■ **INFORMATION SUPPLIED**:
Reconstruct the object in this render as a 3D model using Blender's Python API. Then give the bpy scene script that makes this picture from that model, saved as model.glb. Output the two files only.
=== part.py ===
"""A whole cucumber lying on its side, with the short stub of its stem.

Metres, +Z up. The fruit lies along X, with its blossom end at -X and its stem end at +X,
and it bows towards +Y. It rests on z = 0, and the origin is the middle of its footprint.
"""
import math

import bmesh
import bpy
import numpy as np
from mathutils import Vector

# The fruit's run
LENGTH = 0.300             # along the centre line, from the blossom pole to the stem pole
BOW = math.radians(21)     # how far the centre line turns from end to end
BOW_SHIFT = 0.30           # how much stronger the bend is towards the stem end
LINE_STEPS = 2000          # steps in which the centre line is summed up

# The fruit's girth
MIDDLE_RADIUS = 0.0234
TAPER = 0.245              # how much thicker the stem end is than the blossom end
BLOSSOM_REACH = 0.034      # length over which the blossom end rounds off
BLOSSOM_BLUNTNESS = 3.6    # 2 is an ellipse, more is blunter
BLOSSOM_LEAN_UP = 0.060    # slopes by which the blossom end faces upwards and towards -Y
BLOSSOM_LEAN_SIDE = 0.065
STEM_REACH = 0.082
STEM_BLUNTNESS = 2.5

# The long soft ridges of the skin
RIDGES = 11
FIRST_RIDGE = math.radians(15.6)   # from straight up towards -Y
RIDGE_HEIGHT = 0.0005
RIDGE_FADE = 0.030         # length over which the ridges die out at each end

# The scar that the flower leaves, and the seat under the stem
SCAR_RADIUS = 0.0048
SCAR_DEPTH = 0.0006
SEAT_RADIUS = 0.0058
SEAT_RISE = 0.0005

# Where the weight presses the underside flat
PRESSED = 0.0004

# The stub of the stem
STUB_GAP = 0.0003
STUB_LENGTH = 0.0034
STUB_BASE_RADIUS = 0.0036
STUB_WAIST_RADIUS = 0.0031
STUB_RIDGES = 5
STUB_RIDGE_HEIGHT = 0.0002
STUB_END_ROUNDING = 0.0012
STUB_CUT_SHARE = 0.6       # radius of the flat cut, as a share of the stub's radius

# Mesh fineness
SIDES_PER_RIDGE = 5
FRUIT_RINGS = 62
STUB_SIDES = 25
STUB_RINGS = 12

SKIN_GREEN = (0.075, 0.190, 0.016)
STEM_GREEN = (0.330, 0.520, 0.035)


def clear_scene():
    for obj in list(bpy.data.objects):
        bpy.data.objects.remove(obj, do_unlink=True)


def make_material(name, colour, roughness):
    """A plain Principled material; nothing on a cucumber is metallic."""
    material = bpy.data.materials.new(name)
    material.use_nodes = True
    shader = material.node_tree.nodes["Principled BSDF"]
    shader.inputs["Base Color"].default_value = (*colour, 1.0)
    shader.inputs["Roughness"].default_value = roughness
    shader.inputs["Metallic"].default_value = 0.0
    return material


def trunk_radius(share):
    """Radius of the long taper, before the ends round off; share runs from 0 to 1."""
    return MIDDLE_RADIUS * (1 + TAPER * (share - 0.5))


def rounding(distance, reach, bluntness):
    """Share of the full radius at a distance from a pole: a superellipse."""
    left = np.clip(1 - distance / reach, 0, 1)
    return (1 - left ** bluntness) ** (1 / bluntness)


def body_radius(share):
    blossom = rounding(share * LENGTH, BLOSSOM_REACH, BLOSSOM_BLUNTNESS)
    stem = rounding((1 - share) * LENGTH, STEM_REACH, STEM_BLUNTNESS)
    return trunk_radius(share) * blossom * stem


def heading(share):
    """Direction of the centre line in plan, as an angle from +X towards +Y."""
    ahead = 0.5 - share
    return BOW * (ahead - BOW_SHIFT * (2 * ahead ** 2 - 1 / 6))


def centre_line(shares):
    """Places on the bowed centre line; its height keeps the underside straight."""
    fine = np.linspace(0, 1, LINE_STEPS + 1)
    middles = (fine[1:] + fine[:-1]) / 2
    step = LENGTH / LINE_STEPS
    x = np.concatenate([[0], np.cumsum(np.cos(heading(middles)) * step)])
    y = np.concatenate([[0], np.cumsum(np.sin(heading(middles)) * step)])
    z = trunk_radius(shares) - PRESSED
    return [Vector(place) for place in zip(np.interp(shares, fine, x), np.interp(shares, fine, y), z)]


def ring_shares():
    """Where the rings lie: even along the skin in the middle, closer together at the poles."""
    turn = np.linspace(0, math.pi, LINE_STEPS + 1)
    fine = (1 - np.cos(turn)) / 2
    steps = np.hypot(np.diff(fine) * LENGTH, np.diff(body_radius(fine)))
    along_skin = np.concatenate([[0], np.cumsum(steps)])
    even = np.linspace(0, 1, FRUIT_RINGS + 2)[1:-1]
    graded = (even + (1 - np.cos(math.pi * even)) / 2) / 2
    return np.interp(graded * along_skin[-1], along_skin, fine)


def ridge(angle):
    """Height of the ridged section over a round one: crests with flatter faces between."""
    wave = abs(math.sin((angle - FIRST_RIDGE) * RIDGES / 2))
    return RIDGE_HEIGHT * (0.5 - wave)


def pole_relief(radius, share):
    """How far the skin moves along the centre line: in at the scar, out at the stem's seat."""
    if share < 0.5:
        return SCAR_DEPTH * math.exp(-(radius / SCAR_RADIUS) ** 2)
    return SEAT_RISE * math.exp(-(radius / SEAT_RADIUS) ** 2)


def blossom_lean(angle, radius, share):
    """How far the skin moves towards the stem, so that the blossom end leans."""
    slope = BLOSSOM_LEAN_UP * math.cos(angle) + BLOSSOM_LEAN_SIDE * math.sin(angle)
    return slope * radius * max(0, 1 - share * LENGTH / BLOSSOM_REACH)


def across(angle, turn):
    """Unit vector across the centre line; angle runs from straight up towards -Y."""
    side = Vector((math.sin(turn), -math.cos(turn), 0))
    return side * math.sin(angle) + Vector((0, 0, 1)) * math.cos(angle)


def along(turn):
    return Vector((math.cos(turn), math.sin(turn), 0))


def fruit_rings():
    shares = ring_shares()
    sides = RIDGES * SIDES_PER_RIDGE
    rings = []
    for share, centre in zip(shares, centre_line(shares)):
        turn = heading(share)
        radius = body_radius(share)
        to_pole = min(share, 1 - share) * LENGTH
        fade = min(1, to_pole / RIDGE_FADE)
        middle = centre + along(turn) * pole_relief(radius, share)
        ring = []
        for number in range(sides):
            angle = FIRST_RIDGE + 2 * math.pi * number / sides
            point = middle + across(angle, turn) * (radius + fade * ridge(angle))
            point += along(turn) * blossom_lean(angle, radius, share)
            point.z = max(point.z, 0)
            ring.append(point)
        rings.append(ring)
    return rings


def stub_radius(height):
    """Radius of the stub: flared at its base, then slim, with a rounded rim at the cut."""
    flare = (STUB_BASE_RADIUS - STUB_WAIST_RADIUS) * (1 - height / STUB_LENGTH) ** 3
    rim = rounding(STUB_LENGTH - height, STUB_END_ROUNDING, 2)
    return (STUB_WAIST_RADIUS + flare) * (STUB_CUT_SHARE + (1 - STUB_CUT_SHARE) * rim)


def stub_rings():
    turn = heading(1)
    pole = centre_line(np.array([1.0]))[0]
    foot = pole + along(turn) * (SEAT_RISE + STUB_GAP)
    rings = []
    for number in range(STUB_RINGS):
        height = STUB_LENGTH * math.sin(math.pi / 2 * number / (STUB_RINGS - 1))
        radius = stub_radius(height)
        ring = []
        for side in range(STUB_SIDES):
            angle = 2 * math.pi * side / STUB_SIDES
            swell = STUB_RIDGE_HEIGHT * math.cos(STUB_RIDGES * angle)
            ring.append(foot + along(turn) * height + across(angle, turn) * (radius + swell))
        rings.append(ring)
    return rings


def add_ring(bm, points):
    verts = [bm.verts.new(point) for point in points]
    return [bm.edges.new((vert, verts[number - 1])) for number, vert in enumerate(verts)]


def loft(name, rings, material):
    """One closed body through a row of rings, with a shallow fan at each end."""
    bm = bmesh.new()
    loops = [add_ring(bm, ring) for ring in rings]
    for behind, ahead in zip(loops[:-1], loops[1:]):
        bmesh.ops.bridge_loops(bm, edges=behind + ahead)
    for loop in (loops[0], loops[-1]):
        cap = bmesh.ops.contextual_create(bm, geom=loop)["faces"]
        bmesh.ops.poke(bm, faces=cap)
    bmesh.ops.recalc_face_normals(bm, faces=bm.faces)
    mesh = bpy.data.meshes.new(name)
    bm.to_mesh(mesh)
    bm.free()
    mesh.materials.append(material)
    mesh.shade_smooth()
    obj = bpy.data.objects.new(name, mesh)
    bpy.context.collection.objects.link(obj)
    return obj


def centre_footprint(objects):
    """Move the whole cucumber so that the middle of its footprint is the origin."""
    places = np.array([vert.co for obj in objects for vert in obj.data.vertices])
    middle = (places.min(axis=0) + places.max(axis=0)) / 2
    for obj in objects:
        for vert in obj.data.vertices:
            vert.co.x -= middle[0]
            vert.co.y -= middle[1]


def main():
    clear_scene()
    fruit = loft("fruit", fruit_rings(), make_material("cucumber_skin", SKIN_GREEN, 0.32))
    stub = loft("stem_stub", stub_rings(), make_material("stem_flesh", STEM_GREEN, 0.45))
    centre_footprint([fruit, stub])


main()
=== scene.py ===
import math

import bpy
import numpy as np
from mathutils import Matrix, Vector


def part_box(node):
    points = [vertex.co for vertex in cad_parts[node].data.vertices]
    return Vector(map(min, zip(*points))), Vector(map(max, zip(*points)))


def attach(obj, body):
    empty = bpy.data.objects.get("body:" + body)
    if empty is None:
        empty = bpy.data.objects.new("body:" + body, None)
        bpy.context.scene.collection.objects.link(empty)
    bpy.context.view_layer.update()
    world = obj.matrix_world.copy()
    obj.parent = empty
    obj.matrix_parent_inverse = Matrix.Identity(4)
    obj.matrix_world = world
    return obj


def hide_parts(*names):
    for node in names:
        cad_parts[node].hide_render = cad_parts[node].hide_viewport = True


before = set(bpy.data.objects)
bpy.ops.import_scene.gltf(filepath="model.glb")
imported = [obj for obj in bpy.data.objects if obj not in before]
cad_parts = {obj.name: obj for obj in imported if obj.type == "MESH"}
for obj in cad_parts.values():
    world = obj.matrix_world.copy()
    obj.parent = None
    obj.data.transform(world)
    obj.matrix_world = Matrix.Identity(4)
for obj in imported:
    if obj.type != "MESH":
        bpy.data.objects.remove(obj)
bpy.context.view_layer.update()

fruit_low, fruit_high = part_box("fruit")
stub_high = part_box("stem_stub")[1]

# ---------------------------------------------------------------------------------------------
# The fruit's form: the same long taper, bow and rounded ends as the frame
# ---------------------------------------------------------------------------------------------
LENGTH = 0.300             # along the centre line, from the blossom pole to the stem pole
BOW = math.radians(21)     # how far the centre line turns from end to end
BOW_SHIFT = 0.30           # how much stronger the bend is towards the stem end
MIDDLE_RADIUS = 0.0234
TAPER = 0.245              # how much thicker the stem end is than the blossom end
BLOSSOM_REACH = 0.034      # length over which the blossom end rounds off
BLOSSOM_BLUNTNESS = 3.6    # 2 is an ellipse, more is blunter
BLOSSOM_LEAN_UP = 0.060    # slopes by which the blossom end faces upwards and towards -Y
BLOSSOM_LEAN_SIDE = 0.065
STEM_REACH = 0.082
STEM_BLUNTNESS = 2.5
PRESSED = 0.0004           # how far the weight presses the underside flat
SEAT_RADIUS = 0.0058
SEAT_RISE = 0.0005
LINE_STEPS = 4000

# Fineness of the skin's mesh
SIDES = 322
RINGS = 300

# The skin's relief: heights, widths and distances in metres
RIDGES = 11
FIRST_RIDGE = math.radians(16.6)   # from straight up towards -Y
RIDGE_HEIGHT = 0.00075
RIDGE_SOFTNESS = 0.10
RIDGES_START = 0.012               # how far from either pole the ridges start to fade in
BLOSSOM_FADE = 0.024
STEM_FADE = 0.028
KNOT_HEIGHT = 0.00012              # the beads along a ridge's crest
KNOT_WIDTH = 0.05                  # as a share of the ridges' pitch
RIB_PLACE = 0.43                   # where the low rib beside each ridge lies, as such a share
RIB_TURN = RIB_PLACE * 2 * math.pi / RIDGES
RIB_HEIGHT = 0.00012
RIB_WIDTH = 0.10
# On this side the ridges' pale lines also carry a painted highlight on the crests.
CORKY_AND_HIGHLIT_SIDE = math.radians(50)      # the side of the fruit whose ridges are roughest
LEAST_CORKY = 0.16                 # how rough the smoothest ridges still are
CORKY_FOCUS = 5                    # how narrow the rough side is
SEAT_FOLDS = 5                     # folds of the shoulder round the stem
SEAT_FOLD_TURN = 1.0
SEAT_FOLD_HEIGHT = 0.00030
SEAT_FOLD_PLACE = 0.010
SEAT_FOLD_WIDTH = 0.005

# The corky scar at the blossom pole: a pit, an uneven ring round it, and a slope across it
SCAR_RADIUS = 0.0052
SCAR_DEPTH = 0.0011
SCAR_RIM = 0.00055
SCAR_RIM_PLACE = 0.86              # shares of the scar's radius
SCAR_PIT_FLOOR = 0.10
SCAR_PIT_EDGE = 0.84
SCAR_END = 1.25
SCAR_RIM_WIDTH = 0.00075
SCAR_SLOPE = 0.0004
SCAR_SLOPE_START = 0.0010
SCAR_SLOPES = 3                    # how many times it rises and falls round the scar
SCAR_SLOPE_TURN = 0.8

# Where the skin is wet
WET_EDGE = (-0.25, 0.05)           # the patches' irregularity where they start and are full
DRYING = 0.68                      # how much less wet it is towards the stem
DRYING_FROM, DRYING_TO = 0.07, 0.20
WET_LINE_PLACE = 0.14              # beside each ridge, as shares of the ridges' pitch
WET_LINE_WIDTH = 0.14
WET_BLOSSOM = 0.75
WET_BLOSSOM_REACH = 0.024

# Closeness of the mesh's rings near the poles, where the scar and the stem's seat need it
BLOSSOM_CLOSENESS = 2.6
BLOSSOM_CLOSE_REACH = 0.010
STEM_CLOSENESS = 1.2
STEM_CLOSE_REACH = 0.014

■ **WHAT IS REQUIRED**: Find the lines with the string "model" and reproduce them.

■ **ANSWER TO THE EXERCISE**:
Reconstruct the object in this render as a 3D model using Blender's Python API. Then give the bpy scene script that makes this picture from that model, saved as model.glb. Output the two files only.
bpy.ops.import_scene.gltf(filepath="model.glb")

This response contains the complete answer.